Things are different now. Dr Ghulam Rasool, the department chief of the Pakistan Meteorological Department, stated in a recent interview that the rising temperatures in the Arabian Sea now almost match those of the Bay of Bengal. If in the past, the higher temperature in the bay had meant that a lot of precipitation (particularly the development of tropical cyclones) occurred in that region, the warming of the Arabian Sea augured a change in weather patterns. The devastating cyclones that were once confined to the bay can now easily develop in the Arabian Sea. Even before they develop into cyclones, tropical depressions forming off the Sindh-Makran coast can trigger sea storms.
In sum, the rains that flooded and destroyed the city last week are a best-case scenario; in years when the city is less lucky, things can get worse, much, much worse. It is possible that it may rain less often, but when it does, it is far more likely to be a deadly and disastrous event.
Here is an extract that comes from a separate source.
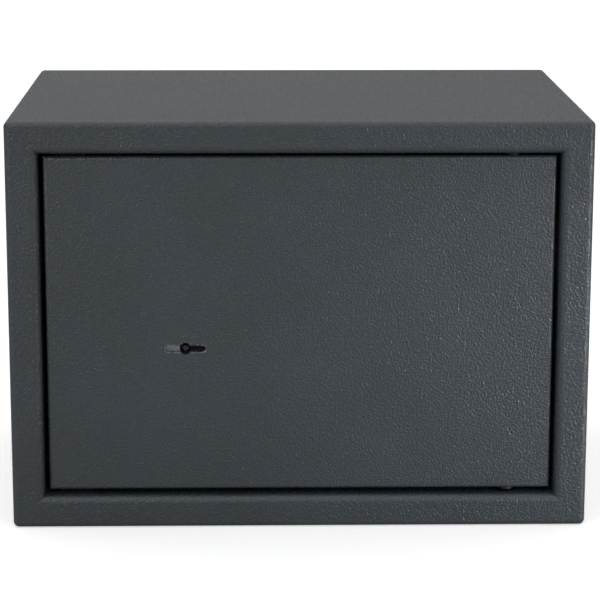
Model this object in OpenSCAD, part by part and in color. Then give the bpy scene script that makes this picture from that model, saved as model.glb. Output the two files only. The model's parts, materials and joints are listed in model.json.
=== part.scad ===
// Small key-locked steel safe: a folded body with a welded front frame, an inset
// door on two concealed pivots, and a double-bit lever lock that throws two bolts.
// Millimetres. X is to the right, Y runs from the door to the back, Z is up.
// The origin is the middle of the underside. The door is shut and unlocked: the
// bolts are drawn in and the levers are held at the height where their gates line up.

/* [Body] */
// Outer width of the body
body_w = 350; // [340:5:400]
// Outer height of the body
body_h = 250; // [245:5:300]
// Outer depth of the body
body_d = 250; // [200:5:350]
// Thickness of the body's steel sheet
wall = 2; // [1.5:0.25:2.5]
// Outer radius of the folds
fold_r = 3.5; // [3:0.5:4]
// Outer radius of the fold round the doorway
lip_r = 4.5; // [3.5:0.5:5]
// Width of the front frame's face
frame_w = 19.6; // [18:0.2:24]
// Thickness of the felt mat on the floor
mat_t = 3; // [2:0.5:5]

/* [Door] */
// Thickness of the door plate
door_t = 4; // [3:0.5:5]
// How far the door's face sits behind the frame's face
door_recess = 5; // [4:0.5:7]
// Gap beside the door on the lock side
gap_lock = 2.6; // [2:0.1:3.4]
// Gap beside the door on the hinge side
gap_hinge = 2.2; // [1.8:0.1:3.2]
// Gap above the door
gap_top = 1.8; // [1.8:0.1:3]
// Gap below the door
gap_bottom = 3; // [1.8:0.1:3.2]
// Radius of the door's front edges
door_edge_r = 2.5; // [0.5:0.25:3]
// Depth of the cover over the boltwork
cover_d = 36; // [35:1:42]

/* [Keyhole] */
// Distance from the door's lock-side edge to the key's axis
key_inset = 83.7; // [82:0.1:100]
// Height of the key's axis over the door's lower edge
key_rise = 88.4; // [80:0.2:95]
// Length of the keyhole's slot
key_slot_l = 24.4; // [22:0.2:25]
// Height of the keyhole's slot
key_slot_h = 4; // [3.5:0.1:4]
// Diameter of the round middle of the keyhole
key_hole_d = 7.2; // [6.5:0.1:8]

/* [Bolts] */
// Diameter of the locking bolts
bolt_d = 16; // [12:1:16]
// Distance between the two locking bolts
bolt_pitch = 100; // [90:5:110]
// Length of each bolt
bolt_l = 60; // [60:1:60]
// How far the bolts are thrown
bolt_throw = 15; // [12:1:16]

/* [Fixing holes] */
// Diameter of the fixing holes in the back and the floor
anchor_d = 10; // [8:0.5:12]
// Distance between each pair of fixing holes
anchor_pitch = 200; // [150:10:220]

/* [Hidden] */
$fn = 48;

PAINT = "#45494b";
PAINT_COVER = "#303335";
STEEL = "#9b9ea1";
ZINC = "#b9bbb8";
CHROME = "#d5d8da";
BRASS = "#b59b5c";
NYLON = "#1f1f20";
FELT = "#26282a";

SIDES = ["top", "bottom", "left", "right"];
LEVERS = [1:6];

NODES = concat(
    ["body_shell", "back_panel", "floor_mat", "door_stops", "hinge_bush_upper", "hinge_bush_lower"],
    [for (s = SIDES) str("frame_rail_", s)],
    ["door_plate", "hinge_bracket_upper", "hinge_bracket_lower", "hinge_pin_upper", "hinge_pin_lower"],
    ["hinge_washers", "bolt_guide", "door_cover", "cover_posts", "cover_screws"],
    ["lock_case", "lock_cover", "lock_cover_screws", "lock_studs", "lock_nuts"],
    ["key_post", "lever_post"],
    ["locking_bolt_upper", "locking_bolt_lower", "bolt_bar", "bolt_screws"],
    ["lock_tongue", "tongue_pin", "fence_pin"],
    [for (k = LEVERS) str("lever_", k)],
    [for (k = LEVERS) str("lever_spring_", k)]
);
node = "all";

// Body: where the faces are
front_y = -body_d / 2;
back_y = body_d / 2;
side_x = body_w / 2;
weld_y = front_y + 12;          // the frame's rails are welded to the shell here
lip_d = 22;                     // the frame's inner return, measured from its face
lip_end_y = front_y + lip_d;
open_x = side_x - frame_w;      // the doorway is open_x to each side
open_top = body_h - frame_w;
mid_z = body_h / 2;

// Door: its edges and its two faces
door_x0 = -open_x + gap_lock;
door_x1 = open_x - gap_hinge;
door_z0 = frame_w + gap_bottom;
door_z1 = open_top - gap_top;
door_front = front_y + door_recess;
door_rear = door_front + door_t;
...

Karachi, now a megacity but one devoid of anything more than the most basic emergency services, is particularly at risk. An analysis of the deadly heatwave that hit Karachi in June 2015 has shown that a low pressure area over the Arabian Sea reversed the flow of air from land to sea instead of the other way around. With the sea breezes blocked in this way, the temperatures in the city rose and so did the humidity.
The low-pressure system remained suspended over the sea and the city grew hotter and hotter. By the time it moved, scores were dead and many more sickened by heat exhaustion, dehydration, sunstroke and related ailments. According to the Met Department, a similar low-pressure system suspended itself over the Arabian Sea earlier this year, but luckily it was much farther from Karachi’s coastline and was not able to make life as miserable and the air as hot and punishing as it did in 2015.
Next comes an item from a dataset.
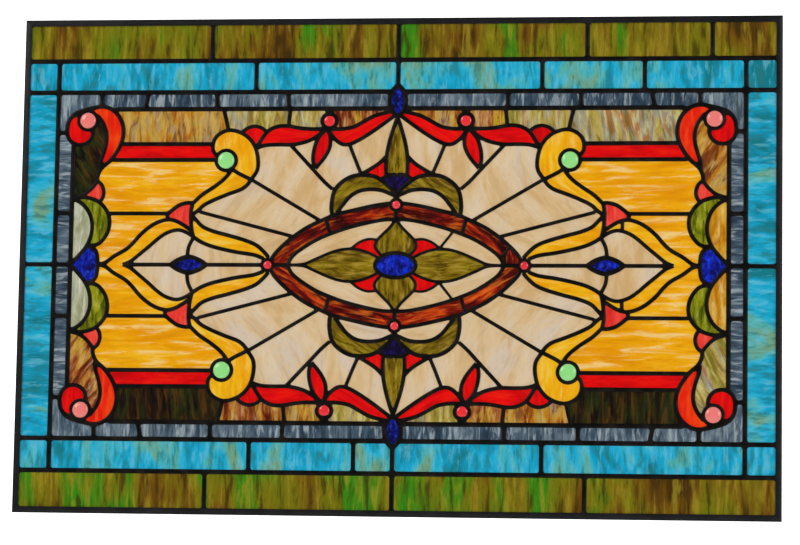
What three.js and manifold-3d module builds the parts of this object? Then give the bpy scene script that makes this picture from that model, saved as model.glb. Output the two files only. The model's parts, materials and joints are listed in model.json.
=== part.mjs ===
// A leaded stained glass window panel: coloured glass held in a net of soldered lead lines, inside
// four mitred zinc channels. Millimetres, +Z up, +X right, the front faces -Y. The origin is the
// middle of the bottom edge. The pattern is drawn for the upper left quarter and mirrored twice.
import * as THREE from 'three';
import { mergeVertices } from 'three/addons/utils/BufferGeometryUtils.js';
import Module from 'manifold-3d';

const wasm = await Module();
wasm.setup();

// Driving dimensions.
const PANEL_WIDTH = 762;
const PANEL_HEIGHT = 498;
const CHANNEL_FACE = 6.35;
const CHANNEL_DEPTH = 6;
const CHANNEL_WALL = 1.2;
const GLASS_THICKNESS = 3;
const SOLDER_DEPTH = 5.4;
const GAP = 0.3;
const BORDER_LINE = 4.6;
const PATTERN_LINE = 4;
const FINE_LINE = 2.8;
const JEWEL_DOME = 3;
const SIDES_OF_RING = 8;
const CURVE_TOLERANCE = 1.4;
const OUTLINE_TOLERANCE = 0.6;
const SMALLEST_CELL = 6;

// Heights of the border rows and distances of the border columns, from the middle of the panel.
const OLIVE_ROW = 206.5;
const TURQUOISE_ROW = 174.5;
const GRAY_ROW = 157.4;
const TURQUOISE_COLUMN = 345.1;
const GRAY_COLUMN = 328.7;

// What follows from them.
const OPENING_X = PANEL_WIDTH / 2 - CHANNEL_FACE;
const OPENING_Y = PANEL_HEIGHT / 2 - CHANNEL_FACE;
const GLASS_X = PANEL_WIDTH / 2 - CHANNEL_WALL - GAP;
const GLASS_Y = PANEL_HEIGHT / 2 - CHANNEL_WALL - GAP;
const NET_X = OPENING_X - GAP;
const NET_Y = OPENING_Y - GAP;
const GLASS_FACE = GLASS_THICKNESS / 2;
const SOLDER_FACE = SOLDER_DEPTH / 2;
const BAR_BACK = GLASS_FACE + GAP;
const BAR_FRONT = SOLDER_FACE - 0.1;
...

One would imagine that a city that is home to millions and lies in the direct path of terrible destruction and devastation would be better informed about the effects of changing weather patterns accompanying climate change perpetuated by global warming. If the science is too complex, one would expect that self-preservation, the fear of dying at the hands of a heatwave or tropical cyclone, would lead many to pay attention and make some changes.
Yet even while so much has changed, the apathy, the passivity or the recklessness of an entire city remains unchanged. Even today, millions flock to the ocean in the face of cyclone warnings, even touting this behaviour as exemplary of the fearless attitude of the city. It is likely that they will be doing just that when the storm, previously only forecast, actually hits. The thousands who will die will not be lucky, nor will they be brave; they will simply be dead.
Finally, a word to the television channels whose round-the-clock transmissions are just as much a feature of our times as the rain and ruin and changing weather patterns. Unlike the rest of the world, where warnings of catastrophic weather incidents result in scientific forecasts and many warnings for caution, all attempts at preserving life, no such mercy is available to the Pakistani television viewer.
Unchanged from last year, and the year before and the many years before that, news anchors, their caked-on make-up seemingly untouched by rain or heat, recycle the same old lines about eating samosas and ‘enjoying’ the same weather that is drowning small children, electrocuting people and making others who are bereft of their own means of power generation and water provision completely miserable. The chasm between their narration of the rain and the experience of rain (and accompanying ruin) is vast, a metaphor of denial and illusion that stands for so much in Pakistan.
One person cannot, of course, change the weather or stem the course of climate change or save all the suicidal souls of Karachi who like to dare storms from the coastline. One person can care, heed the signs, listen to the warnings, act in a manner that ensures caution for one’s own life and the life of others. Imagine, then, what a city of those people could do and what a lovely place it would be in rain or shine, regardless of the weather.
Zakaria, Rafia. Rain and ruin. Dawn, September 6, 2017.